Elzo Atwater and Dr. Bob Wallace's story goes back to the 1980, when someone shot Atwater and his brother after a day of catering.
"I had a football banquet and a wedding," Atwater said. "So when I came back to the restaurant a young man had put a gun on me and I didn't think he was going to shoot. I did everything he said."
Atwater said his brother lived and was able to call 911. He was taken to the hospital, as community members started donating blood.
Inside the operating room, Wallace said he was part of a team working to save the then 26-year old's life.

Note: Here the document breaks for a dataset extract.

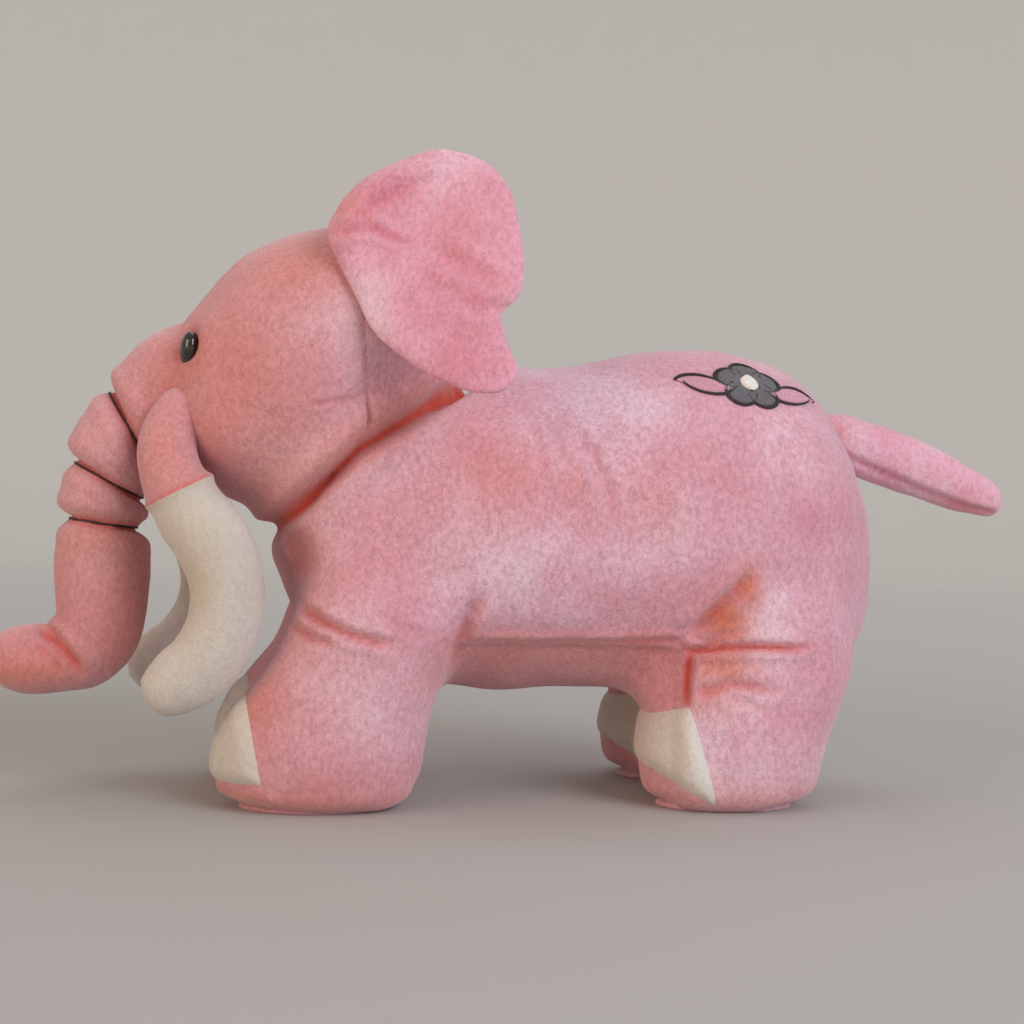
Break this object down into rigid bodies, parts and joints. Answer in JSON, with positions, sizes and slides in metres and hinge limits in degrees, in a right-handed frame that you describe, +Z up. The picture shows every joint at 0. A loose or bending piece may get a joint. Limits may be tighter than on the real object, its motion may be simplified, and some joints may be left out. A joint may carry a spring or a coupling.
{
  "type": "stuffed elephant",
  "caption": "Pink plush elephant standing on flat soles, with large ears, curved white plush tusks, a trunk tucked into rings, a tail and an embroidered flower on its flank.",
  "frame": {"origin": "middle of the bounding box, on the surface that the four soles stand on", "axes": "+Z up; the head points towards -X and the tail towards +X; the elephant's left side is at -Y"},
  "size_m": [0.4, 0.1574, 0.2365],
  "materials": {
    "pink_plush": "matte",
    "white_plush": "matte",
    "fibre_stuffing": "matte",
    "dark_thread": "matte",
    "embroidery_thread": "satin",
    "eye_plastic": "gloss",
    "washer_plastic": "satin"
  },
  "bodies": {
    "torso": {"left_body_panel": "pink_plush", "right_body_panel": "pink_plush", "belly_gusset": "pink_plush", "body_stuffing": "fibre_stuffing", "rump_embroidery": "embroidery_thread"},
    "head": {"left_head_panel": "pink_plush", "right_head_panel": "pink_plush", "crown_gusset": "pink_plush", "head_stuffing": "fibre_stuffing", "trunk_bridge_skin": "pink_plush", "trunk_bridge_stuffing": "fibre_stuffing", "left_eye": "eye_plastic", "right_eye": "eye_plastic", "left_eye_washer": "washer_plastic", "right_eye_washer": "washer_plastic"},
    "left_ear": {"left_ear_inner_panel": "pink_plush", "left_ear_outer_panel": "pink_plush"},
    "left_tusk": {"left_tusk_sleeve": "pink_plush", "left_tusk_skin": "white_plush", "left_tusk_stuffing": "fibre_stuffing"},
    "right_ear": {"right_ear_inner_panel": "pink_plush", "right_ear_outer_panel": "pink_plush"},
    "right_tusk": {"right_tusk_sleeve": "pink_plush", "right_tusk_skin": "white_plush", "right_tusk_stuffing": "fibre_stuffing"},
    "trunk_upper": {"trunk_upper_skin": "pink_plush", "trunk_upper_stuffing": "fibre_stuffing", "trunk_upper_thread": "dark_thread"},
    "trunk_middle": {"trunk_middle_skin": "pink_plush", "trunk_middle_stuffing": "fibre_stuffing", "trunk_middle_thread": "dark_thread"},
    "trunk_lower": {"trunk_lower_skin": "pink_plush", "trunk_lower_stuffing": "fibre_stuffing", "trunk_lower_thread": "dark_thread"},
    "trunk_tip": {"trunk_tip_skin": "pink_plush", "trunk_tip_stuffing": "fibre_stuffing"},
    "tail": {"tail_skin": "pink_plush", "tail_stuffing": "fibre_stuffing"},
    "left_front_leg": {"left_front_leg_skin": "pink_plush", "left_front_leg_toe_cap": "white_plush", "left_front_leg_sole": "pink_plush", "left_front_leg_stuffing": "fibre_stuffing"},
    "left_hind_leg": {"left_hind_leg_skin": "pink_plush", "left_hind_leg_toe_cap": "white_plush", "left_hind_leg_sole": "pink_plush", "left_hind_leg_stuffing": "fibre_stuffing"},
    "right_front_leg": {"right_front_leg_skin": "pink_plush", "right_front_leg_toe_cap": "white_plush", "right_front_leg_sole": "pink_plush", "right_front_leg_stuffing": "fibre_stuffing"},
    "right_hind_leg": {"right_hind_leg_skin": "pink_plush", "right_hind_leg_toe_cap": "white_plush", "right_hind_leg_sole": "pink_plush", "right_hind_leg_stuffing": "fibre_stuffing"}
  },
  "joints": [
    {"name": "neck_nod", "type": "hinge", "parent": "torso", "child": "head", "pos_m": [-0.065, 0, 0.13], "axis": [0, 1, 0], "range_deg": [-3, 8], "stiffness_Nm_per_rad": 1.6},
    {"name": "left_ear_flap", "type": "hinge", "parent": "head", "child": "left_ear", "pos_m": [-0.0715, -0.044, 0.189], "axis": [0.4122, -0.3879, -0.8244], "range_deg": [-6, 75], "stiffness_Nm_per_rad": 0.06},
    {"name": "right_ear_flap", "type": "hinge", "parent": "head", "child": "right_ear", "pos_m": [-0.0715, 0.044, 0.189], "axis": [-0.4122, -0.3879, 0.8244], "range_deg": [-6, 75], "stiffness_Nm_per_rad": 0.06},
    {"name": "left_tusk_sway", "type": "hinge", "parent": "head", "child": "left_tusk", "pos_m": [-0.133, -0.028, 0.137], "axis": [0, 1, 0], "range_deg": [-4, 14], "stiffness_Nm_per_rad": 0.12},
    {"name": "right_tusk_sway", "type": "hinge", "parent": "head", "child": "right_tusk", "pos_m": [-0.133, 0.028, 0.137], "axis": [0, 1, 0], "range_deg": [-4, 14], "stiffness_Nm_per_rad": 0.12},
    {"name": "trunk_upper_curl", "type": "hinge", "parent": "head", "child": "trunk_upper", "pos_m": [-0.15, 0, 0.136], "axis": [0, 1, 0], "range_deg": [-8, 14], "stiffness_Nm_per_rad": 0.25},
    {"name": "trunk_middle_curl", "type": "hinge", "parent": "trunk_upper", "child": "trunk_middle", "pos_m": [-0.1575, 0, 0.116], "axis": [0, 1, 0], "range_deg": [-8, 14], "stiffness_Nm_per_rad": 0.25},
    {"name": "trunk_lower_curl", "type": "hinge", "parent": "trunk_middle", "child": "trunk_lower", "pos_m": [-0.1593, 0, 0.1], "axis": [0, 1, 0], "range_deg": [-8, 14], "stiffness_Nm_per_rad": 0.25},
    {"name": "trunk_tip_curl", "type": "hinge", "parent": "trunk_lower", "child": "trunk_tip", "pos_m": [-0.168, 0, 0.0505], "axis": [0, 1, 0], "range_deg": [-8, 14], "stiffness_Nm_per_rad": 0.12},
    {"name": "tail_swing", "type": "hinge", "parent": "torso", "child": "tail", "pos_m": [0.123, 0, 0.1415], "axis": [0, 1, 0], "range_deg": [-30, 30], "stiffness_Nm_per_rad": 0.08},
    {"name": "left_front_leg_swing", "type": "hinge", "parent": "torso", "child": "left_front_leg", "pos_m": [-0.06, -0.033, 0.062], "axis": [0, 1, 0], "range_deg": [-8, 8], "stiffness_Nm_per_rad": 2.5},
    {"name": "left_hind_leg_swing", "type": "hinge", "parent": "torso", "child": "left_hind_leg", "pos_m": [0.088, -0.033, 0.06], "axis": [0, 1, 0], "range_deg": [-9, 9], "stiffness_Nm_per_rad": 2.5},
    {"name": "right_front_leg_swing", "type": "hinge", "parent": "torso", "child": "right_front_leg", "pos_m": [-0.06, 0.033, 0.062], "axis": [0, 1, 0], "range_deg": [-8, 8], "stiffness_Nm_per_rad": 2.5},
    {"name": "right_hind_leg_swing", "type": "hinge", "parent": "torso", "child": "right_hind_leg", "pos_m": [0.088, 0.033, 0.06], "axis": [0, 1, 0], "range_deg": [-9, 9], "stiffness_Nm_per_rad": 2.5}
  ]
}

"I happened to be the doctor on call who got to help hold my finger in the hole in his chest, in the hole in his heart," Wallace said.
Decades later, Wallace said he learned Atwater was still alive. They spoke by phone in 2016 and met in person Sunday for the first time in years.
"It's amazing, I've thought about this man for 37 years," Wallace said. "He had the tears and I've had the tears."
"I was crying, my heart was palpitating and it was awesome," Atwater said.
They chose to meet on World Hepatitis Day. They said Atwater later learned he had hepatitis C.
Wallace serves as the medical director for the 'Love the Golden Rule' clinic. It is a non-profit organization working to help those under-insured or uninsured who have hepatitis C in the Pinellas County.
"You don't know you have it and then when you get it, you get the help and so that's what happened to me. And then I met him after I was cured," Atwater said.
According to the World Health Organization, an estimated 71 million people have a chronic hepatitis C infection across the globe. The day also sheds light on other strains, such as hepatitis B and A.
Earlier this month, it was announced the CDC and Florida Department of Health are partnering to help control the rise in hepatitis A across the state.
After meeting earlier in the day, Wallace and Atwater hosted a presentation about their story and answered questions about hepatitis.
"Our goal is getting the word out as much as we possibly can about the fact that this is a disease that we need to discuss and we're not talking about it," Wallace. said.
He estimated the clinic sees 7 to 10 hepatitis C patients a day, and cures about 5 a week.